The United States astronomy outreach community has a leadership role in six of the international cornerstone activities for IYA2009. Here's a look at two of them:
The Galileoscope
One obvious early goal outlined for IYA2009 was to get as many people as possible to look through a telescope, especially kids and others who had probably not done so before. Beyond our tremendous reliance on the community of dedicated amateur astronomers with their own telescopes (who have been the root of most of what we've accomplished in 2009), there was a desire expressed by many countries to have an inexpensive telescope to distribute by the thousands (or millions, on a good day!)
Given the number of "cheap" telescopes already available around the world in drugstores and department stores, it must just be a matter of finding best one and making copies like crazy, right? Wrong. None of the two-dozen kits that we examined and tested met our standards for quality, ease of use, and low cost. Knowing that any potential donors would expect a high-quality products, and not wanting to risk less than a "aha!" moment when using it, we decided that a whole new product was needed.
A small volunteer team led by Steve Pompea (National Optical Astronomy Observatory), Rick Fienberg (Philips Andover Academy and editor emeritus of Sky & Telescope magazine), and Doug Arion (Carthage College) worked with some of the leading optical engineers in the country to design a new high-quality, low-cost refracting telescope kit with a glass doublet primary lens, plastic eyepieces lenses, and several features designed to reduce stray light and maintain long eye relief at the eyepiece for ease of use by kids and seniors.
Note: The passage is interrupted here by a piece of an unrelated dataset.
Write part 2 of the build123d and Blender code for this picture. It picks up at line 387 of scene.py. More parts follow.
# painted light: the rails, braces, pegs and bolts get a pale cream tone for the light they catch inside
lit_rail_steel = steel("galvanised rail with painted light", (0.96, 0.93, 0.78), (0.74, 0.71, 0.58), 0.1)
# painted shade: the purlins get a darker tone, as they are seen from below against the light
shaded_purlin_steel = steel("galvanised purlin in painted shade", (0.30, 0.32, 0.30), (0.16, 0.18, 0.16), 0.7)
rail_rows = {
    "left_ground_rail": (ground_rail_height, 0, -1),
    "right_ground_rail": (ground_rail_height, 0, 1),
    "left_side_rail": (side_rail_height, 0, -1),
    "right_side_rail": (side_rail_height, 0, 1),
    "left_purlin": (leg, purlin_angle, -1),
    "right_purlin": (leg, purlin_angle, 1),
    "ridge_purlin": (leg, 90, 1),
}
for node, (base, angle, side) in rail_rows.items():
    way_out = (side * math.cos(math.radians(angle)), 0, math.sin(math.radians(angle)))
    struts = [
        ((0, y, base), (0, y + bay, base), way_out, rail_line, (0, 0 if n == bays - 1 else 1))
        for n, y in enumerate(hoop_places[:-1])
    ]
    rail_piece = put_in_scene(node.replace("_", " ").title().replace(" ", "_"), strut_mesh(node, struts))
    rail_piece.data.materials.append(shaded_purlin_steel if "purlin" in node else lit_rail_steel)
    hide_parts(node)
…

At a cost of only $15 each plus shipping (or $12.50 each if bought in lots over 100), the hard-plastic Galileoscope provides magnification of 25x in basic mode or 50x with a Barlow lens inserted, which will enable users to see the rings of Saturn--better than Galileo every could!
A third configuration allows the Galileoscope to be used in Keplerian mode, which provides an upright image but a small field of view, showing the challenge that Galileo faced in trying to sketch the Moon and other extended sky objects. Better yet, the Galileoscope features a standard inch-and-a-quarter eyepiece diameter, so anyone with their own eyepieces already can just plug them in.
More than 85,000 Galileoscopes are now in production, with the first ones arriving in eager peoples' hands as I write this column. The project is at a critical phase of determining whether we have enough additional orders to continue to keep production lines open longer through IYA2009 and--we hope--far beyond. So if this sounds interesting to you, check out www.galileoscope.org soon!
From Earth to the Universe
The awesome beauty of astronomical imagery is often the public's first entry point into learning more about the underlying science involved. Our general experience with this hook around the world led to a cornerstone project called "From Earth to the Universe."
The FETTU project and a wide variety of "consultants" selected 100 of the most beautiful astronomy images and concise captions to go with them, then made them available both online for use by anyone and in hardcopy exhibits of several flavors, from near-permanent, all-weather versions to a traveling version that will be crisscrossing North America well into 2010.
FETTU co-organizers Kimberly Kowal Arcand and Megan Watzke (Chandra Science Center) happily report that "half-way through the International Year of Astronomy 2009 the "From Earth to the Universe" (FETTU) project is going even better than we had hoped for." Over 60 countries in more than 250 separate locations are participating in FETTU. From tiny villages to the largest cities--with budgets large and small-- FETTU is being featured on every continent except Antarctica. For more on FETTU, see www.fromearthtotheuniverse.org/plan_visit.php.
If you happen to visit our nation's capital in July, look for a version of FETTU on the Mall near the Smithsonian National Air & Space Museum--which has used the spirit of
IYA2009 to achieve a longtime dream to have a publicly accessible telescope on the Mall, coming this fall!